:: Do this ::
Copy out the complete listing, word for word.

:: Source data ::
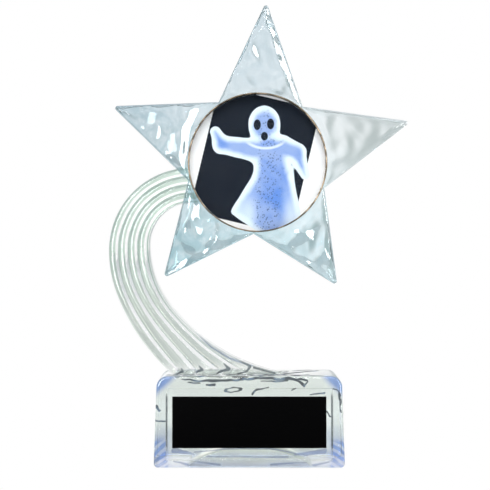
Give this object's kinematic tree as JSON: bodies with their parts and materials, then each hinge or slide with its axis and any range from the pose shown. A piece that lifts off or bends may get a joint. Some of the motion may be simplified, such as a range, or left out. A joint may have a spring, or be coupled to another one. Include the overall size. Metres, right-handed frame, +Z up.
{
  "type": "star trophy",
  "caption": "Clear star trophy: a star with a round printed insert in a metal ring, on a fluted comet tail and a block base with a black name plate.",
  "frame": {"origin": "centre of the underside of the base, on the surface that the trophy stands on", "axes": "+Z up; the face with the insert and the name plate looks along -Y; +X is to the right seen from the front"},
  "size_m": [0.1118, 0.031, 0.1717],
  "materials": {
    "clear_base": "polished clear moulding, slightly blue where it is thick",
    "clear_tail": "polished clear moulding with a faint green cast, fluted",
    "clear_star": "clear moulding with a hammered face and a pearly sheen",
    "gold_trim": "bright gold anodised ring",
    "adhesive": "pressure-sensitive adhesive disc",
    "printed_disc": "full-colour print on a white disc, satin",
    "clear_film": "thin clear gloss film",
    "mounting_tape": "double-sided film tape",
    "black_plate": "black engraver's blank, satin"
  },
  "bodies": {
    "root": {"base_block": "clear_base", "comet_tail": "clear_tail", "star_body": "clear_star", "trim_ring": "gold_trim", "insert_glue": "adhesive", "insert_print": "printed_disc", "insert_cover": "clear_film", "plate_tape": "mounting_tape", "name_plate": "black_plate"}
  },
  "joints": []
}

:: Written reply ::
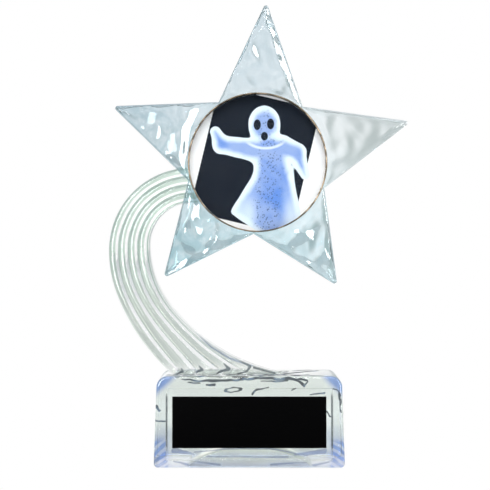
Give this object's kinematic tree as JSON: bodies with their parts and materials, then each hinge or slide with its axis and any range from the pose shown. A piece that lifts off or bends may get a joint. Some of the motion may be simplified, such as a range, or left out. A joint may have a spring, or be coupled to another one. Include the overall size. Metres, right-handed frame, +Z up.
{
  "type": "star trophy",
  "caption": "Clear star trophy: a star with a round printed insert in a metal ring, on a fluted comet tail and a block base with a black name plate.",
  "frame": {"origin": "centre of the underside of the base, on the surface that the trophy stands on", "axes": "+Z up; the face with the insert and the name plate looks along -Y; +X is to the right seen from the front"},
  "size_m": [0.1118, 0.031, 0.1717],
  "materials": {
    "clear_base": "polished clear moulding, slightly blue where it is thick",
    "clear_tail": "polished clear moulding with a faint green cast, fluted",
    "clear_star": "clear moulding with a hammered face and a pearly sheen",
    "gold_trim": "bright gold anodised ring",
    "adhesive": "pressure-sensitive adhesive disc",
    "printed_disc": "full-colour print on a white disc, satin",
    "clear_film": "thin clear gloss film",
    "mounting_tape": "double-sided film tape",
    "black_plate": "black engraver's blank, satin"
  },
  "bodies": {
    "root": {"base_block": "clear_base", "comet_tail": "clear_tail", "star_body": "clear_star", "trim_ring": "gold_trim", "insert_glue": "adhesive", "insert_print": "printed_disc", "insert_cover": "clear_film", "plate_tape": "mounting_tape", "name_plate": "black_plate"}
  },
  "joints": []
}